Job Openings Fall To Lowest Since March 2021: 3 Things To Know

job openings

Human resource manager Renee Bell speaks to a job applicant at a job fair in Tupelo, Miss., Oct. 12, 2021. (AP/Rogelio V. Solis)

U.S. job openings dropped in July to their lowest level since March 2021, raising questions about the robustness of the economy and hopes that the Federal Reserve will back off its course of raising interest rates 11 times in 17 months to curb inflation.

The Bureau of Labor Statistics on Tuesday published its monthly estimate of job openings — The Job Openings and Labor Turnover Survey, or Joltskicking off a series of key jobs reports that could provide further clarity on the strength of the labor market and its likely impact on inflation.

The Jolts report showed that around 8.83 million jobs went unfilled in July, down from the 9.582 million in June and part of a four-month decline that started in March. 

Layoffs were mostly unchanged in July at 1.6 million, suggesting that employers are retaining workers after having trouble finding labor during the pandemic, Investing.com reported.

The number of quits dropped by 253,000 to 3.5 million, a sign that employees may be becoming less confident in their ability to switch jobs fast in an uncertain economic environment.

A return to more normal conditions

At the Jackson Hole Economic Symposium on Friday, Federal Reserve Chairman Jerome Powell said a weakening labor market was one of several key data tests that could help avert additional interest rate hikes.

“The job market is back to normal,” Jed Graham wrote for Investor’s Business Daily. “The (Jolt) survey passed Powell’s test with flying colors, as job openings slid to the lowest level in more than two years.”

ZipRecruiter chief economist Julia Pollak said cooling economic conditions “will come as a relief to many employers … The labor market is largely back to pre-pandemic conditions.”

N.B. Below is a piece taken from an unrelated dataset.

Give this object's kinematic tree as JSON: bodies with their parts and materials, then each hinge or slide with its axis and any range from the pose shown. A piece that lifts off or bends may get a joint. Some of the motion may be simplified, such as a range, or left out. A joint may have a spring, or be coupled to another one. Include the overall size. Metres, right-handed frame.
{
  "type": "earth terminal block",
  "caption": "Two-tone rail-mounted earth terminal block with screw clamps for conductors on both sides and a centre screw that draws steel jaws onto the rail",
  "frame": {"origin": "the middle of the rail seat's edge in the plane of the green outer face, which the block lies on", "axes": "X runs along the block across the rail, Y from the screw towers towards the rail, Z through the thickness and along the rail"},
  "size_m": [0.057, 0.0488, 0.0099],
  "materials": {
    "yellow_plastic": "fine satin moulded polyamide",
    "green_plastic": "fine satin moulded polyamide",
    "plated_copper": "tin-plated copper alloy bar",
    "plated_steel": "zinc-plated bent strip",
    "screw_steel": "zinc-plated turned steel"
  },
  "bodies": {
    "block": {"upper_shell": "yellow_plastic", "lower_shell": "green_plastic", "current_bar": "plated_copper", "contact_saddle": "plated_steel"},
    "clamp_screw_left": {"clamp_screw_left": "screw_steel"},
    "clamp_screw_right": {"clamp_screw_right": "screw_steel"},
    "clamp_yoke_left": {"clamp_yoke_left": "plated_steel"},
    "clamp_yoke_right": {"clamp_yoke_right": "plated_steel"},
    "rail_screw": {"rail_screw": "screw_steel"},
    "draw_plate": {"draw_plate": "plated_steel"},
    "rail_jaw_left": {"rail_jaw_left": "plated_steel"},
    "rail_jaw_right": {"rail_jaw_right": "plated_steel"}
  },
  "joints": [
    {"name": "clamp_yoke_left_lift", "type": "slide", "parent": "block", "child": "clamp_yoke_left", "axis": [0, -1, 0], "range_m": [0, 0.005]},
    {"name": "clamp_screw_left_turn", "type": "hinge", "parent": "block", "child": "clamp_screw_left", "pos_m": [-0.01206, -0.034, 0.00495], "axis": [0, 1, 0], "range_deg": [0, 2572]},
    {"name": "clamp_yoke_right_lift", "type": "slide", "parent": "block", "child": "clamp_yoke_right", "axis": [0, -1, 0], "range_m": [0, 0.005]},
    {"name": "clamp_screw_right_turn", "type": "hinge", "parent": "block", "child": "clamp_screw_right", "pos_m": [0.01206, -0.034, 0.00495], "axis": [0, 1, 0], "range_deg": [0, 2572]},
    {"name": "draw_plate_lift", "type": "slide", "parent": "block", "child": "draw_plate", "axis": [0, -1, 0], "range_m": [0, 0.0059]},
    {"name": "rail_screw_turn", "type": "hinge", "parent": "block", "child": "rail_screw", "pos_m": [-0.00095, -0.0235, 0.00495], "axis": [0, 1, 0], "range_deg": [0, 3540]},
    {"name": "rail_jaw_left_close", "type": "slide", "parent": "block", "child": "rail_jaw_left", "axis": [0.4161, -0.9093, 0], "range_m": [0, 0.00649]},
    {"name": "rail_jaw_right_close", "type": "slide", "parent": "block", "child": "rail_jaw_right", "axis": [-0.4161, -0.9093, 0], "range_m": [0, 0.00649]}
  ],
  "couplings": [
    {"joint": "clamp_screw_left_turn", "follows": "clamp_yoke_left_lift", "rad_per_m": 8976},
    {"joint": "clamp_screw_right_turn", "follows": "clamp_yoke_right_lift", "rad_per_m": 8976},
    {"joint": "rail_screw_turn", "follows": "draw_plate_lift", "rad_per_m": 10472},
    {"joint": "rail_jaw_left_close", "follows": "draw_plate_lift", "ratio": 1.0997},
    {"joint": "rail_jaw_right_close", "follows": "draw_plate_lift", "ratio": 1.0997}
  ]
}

The Conference Board’s monthly consumer confidence survey reinforced a return to more normal conditions. The percentage of respondents who see jobs as “plentiful” fell from 43.7 percent in July to 40.3 percent in August. Those saying jobs are “hard to get” rose to 14.1 percent from 11.3 percent. The differential fell to 26.2 percent, which is 6 percentage points lower than the February 2020 reading, according to Barry Knapp of Ironsides Macroeconomics.

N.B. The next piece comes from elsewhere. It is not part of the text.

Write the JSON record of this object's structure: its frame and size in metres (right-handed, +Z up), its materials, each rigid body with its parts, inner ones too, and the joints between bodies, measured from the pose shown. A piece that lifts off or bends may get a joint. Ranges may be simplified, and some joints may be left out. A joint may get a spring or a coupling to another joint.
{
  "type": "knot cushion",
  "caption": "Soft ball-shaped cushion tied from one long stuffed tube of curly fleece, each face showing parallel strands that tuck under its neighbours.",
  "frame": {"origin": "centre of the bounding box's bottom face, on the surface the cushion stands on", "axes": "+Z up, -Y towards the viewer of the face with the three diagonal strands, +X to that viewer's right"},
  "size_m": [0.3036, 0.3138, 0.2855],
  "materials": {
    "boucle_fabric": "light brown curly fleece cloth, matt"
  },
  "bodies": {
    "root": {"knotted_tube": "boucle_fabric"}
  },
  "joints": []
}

Job openings are still high

A strong labor market and the higher wages that generally support it have consistently worried the Fed as the broader economy continues to outperform recession forecasts, The Street reported. 

Still, by one of Powell’s favorite measures, the labor market isn’t back to its pre-pandemic norm. The ratio of unemployed workers to job openings peaked at 1.2 before the pandemic. There are still 1.5 unemployed workers for every job opening, with 3 million less unemployed than job openings.

Investors liked the Jolt report

U.S. stocks surged on Tuesday after the new jobs data took some pressure off interest rates, with the S&P 500 up 1.45 percent at closing and the tech-heavy Nasdaq 100 up more than 2 percent for their best-performing day in August. The 10-year Treasury yield nosedived on Tuesday.

The August jobs report is due on Friday, and economists expect a net gain of 186,000 in August, which would be a marked slowdown from the post-pandemic job gains of 2021 and 2022 and would take even more pressure off of interest rates, Markets Insider reported.